◆ **Modeling code records**:
★ ★ ★ ★ ★

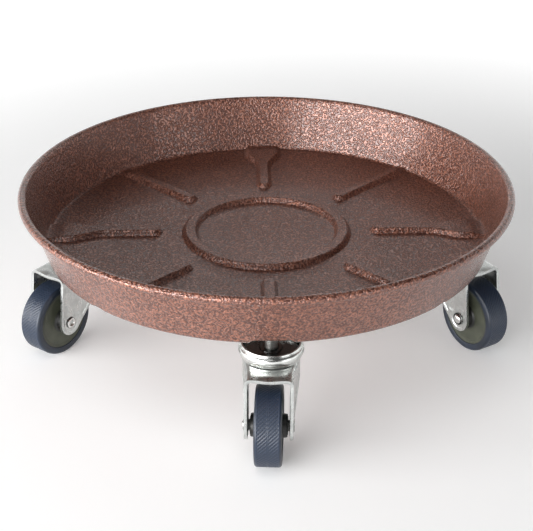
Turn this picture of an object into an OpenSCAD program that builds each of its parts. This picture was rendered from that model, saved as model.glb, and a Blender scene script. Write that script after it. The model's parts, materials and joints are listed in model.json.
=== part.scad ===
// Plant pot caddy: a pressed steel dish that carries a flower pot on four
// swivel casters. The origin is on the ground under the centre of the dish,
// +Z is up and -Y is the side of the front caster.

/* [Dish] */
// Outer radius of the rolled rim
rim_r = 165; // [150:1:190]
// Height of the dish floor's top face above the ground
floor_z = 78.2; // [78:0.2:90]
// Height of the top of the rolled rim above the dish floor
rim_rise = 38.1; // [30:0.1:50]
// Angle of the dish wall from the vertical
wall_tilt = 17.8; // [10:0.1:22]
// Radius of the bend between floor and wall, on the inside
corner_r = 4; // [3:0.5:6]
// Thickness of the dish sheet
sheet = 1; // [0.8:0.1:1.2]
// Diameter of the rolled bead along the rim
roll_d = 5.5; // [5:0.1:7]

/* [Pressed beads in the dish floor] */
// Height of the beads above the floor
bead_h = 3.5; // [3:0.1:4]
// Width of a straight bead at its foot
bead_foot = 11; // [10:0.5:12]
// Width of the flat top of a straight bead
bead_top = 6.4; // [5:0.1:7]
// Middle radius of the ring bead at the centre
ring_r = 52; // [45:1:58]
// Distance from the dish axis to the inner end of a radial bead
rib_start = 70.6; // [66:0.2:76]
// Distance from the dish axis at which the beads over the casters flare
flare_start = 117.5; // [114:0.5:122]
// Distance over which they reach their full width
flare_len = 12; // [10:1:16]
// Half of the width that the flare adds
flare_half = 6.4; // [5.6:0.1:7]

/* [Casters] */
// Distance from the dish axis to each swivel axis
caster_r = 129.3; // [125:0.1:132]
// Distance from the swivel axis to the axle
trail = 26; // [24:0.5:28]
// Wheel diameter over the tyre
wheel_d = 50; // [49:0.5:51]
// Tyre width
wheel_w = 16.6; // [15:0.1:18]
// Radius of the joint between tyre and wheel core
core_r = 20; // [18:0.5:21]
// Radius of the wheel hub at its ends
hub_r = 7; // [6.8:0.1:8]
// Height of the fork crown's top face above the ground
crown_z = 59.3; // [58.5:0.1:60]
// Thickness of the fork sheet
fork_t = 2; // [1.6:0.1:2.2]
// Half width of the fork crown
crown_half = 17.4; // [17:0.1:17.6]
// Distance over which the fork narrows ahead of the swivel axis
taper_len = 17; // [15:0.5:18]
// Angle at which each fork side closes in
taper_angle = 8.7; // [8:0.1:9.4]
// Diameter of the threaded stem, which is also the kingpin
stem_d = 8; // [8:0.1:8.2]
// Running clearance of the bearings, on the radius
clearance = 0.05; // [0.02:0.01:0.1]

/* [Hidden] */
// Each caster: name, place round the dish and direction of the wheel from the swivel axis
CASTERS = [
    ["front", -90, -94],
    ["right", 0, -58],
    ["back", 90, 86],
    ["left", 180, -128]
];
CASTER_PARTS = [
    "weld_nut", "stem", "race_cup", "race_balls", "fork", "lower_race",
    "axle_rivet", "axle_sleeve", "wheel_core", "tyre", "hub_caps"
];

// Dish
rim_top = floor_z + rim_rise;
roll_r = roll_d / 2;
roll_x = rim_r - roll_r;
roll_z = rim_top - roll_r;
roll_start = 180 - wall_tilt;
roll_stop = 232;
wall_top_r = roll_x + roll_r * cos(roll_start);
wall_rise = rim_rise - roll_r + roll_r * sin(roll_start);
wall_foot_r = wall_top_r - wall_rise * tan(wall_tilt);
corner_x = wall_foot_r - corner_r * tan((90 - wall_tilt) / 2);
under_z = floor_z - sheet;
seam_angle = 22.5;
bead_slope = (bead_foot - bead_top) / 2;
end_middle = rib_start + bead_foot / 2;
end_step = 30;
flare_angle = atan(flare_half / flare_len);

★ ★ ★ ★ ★

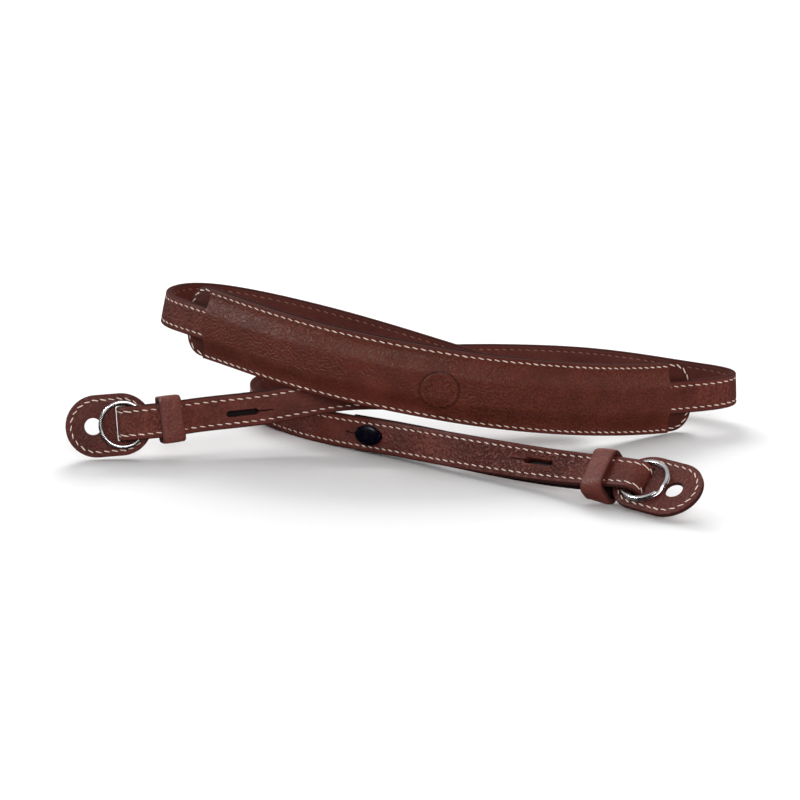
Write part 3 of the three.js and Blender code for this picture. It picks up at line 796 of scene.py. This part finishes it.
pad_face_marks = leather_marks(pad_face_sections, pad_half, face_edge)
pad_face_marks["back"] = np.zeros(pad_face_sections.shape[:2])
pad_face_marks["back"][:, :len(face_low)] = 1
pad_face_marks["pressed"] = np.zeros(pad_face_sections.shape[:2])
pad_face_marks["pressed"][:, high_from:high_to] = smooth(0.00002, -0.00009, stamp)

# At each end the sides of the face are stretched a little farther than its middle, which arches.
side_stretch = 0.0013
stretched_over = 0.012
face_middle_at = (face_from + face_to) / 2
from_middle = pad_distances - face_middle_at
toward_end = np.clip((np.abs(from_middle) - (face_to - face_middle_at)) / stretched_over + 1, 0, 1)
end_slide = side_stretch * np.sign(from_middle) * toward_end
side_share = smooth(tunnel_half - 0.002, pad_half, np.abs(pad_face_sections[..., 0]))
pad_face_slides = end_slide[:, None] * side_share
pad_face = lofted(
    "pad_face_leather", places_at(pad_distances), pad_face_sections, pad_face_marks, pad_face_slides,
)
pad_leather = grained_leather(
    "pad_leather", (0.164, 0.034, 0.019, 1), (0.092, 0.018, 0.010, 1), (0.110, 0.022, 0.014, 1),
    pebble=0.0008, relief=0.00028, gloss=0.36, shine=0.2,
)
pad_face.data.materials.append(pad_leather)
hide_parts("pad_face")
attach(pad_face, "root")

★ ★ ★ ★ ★

Please return, exactly as they appear, the lines starting at the one that contains "Turn this picture" and ending at the one that contains "flare_half = 6.4; // [5.6:0.1:7]".

Turn this picture of an object into an OpenSCAD program that builds each of its parts. This picture was rendered from that model, saved as model.glb, and a Blender scene script. Write that script after it. The model's parts, materials and joints are listed in model.json.
=== part.scad ===
// Plant pot caddy: a pressed steel dish that carries a flower pot on four
// swivel casters. The origin is on the ground under the centre of the dish,
// +Z is up and -Y is the side of the front caster.

/* [Dish] */
// Outer radius of the rolled rim
rim_r = 165; // [150:1:190]
// Height of the dish floor's top face above the ground
floor_z = 78.2; // [78:0.2:90]
// Height of the top of the rolled rim above the dish floor
rim_rise = 38.1; // [30:0.1:50]
// Angle of the dish wall from the vertical
wall_tilt = 17.8; // [10:0.1:22]
// Radius of the bend between floor and wall, on the inside
corner_r = 4; // [3:0.5:6]
// Thickness of the dish sheet
sheet = 1; // [0.8:0.1:1.2]
// Diameter of the rolled bead along the rim
roll_d = 5.5; // [5:0.1:7]

/* [Pressed beads in the dish floor] */
// Height of the beads above the floor
bead_h = 3.5; // [3:0.1:4]
// Width of a straight bead at its foot
bead_foot = 11; // [10:0.5:12]
// Width of the flat top of a straight bead
bead_top = 6.4; // [5:0.1:7]
// Middle radius of the ring bead at the centre
ring_r = 52; // [45:1:58]
// Distance from the dish axis to the inner end of a radial bead
rib_start = 70.6; // [66:0.2:76]
// Distance from the dish axis at which the beads over the casters flare
flare_start = 117.5; // [114:0.5:122]
// Distance over which they reach their full width
flare_len = 12; // [10:1:16]
// Half of the width that the flare adds
flare_half = 6.4; // [5.6:0.1:7]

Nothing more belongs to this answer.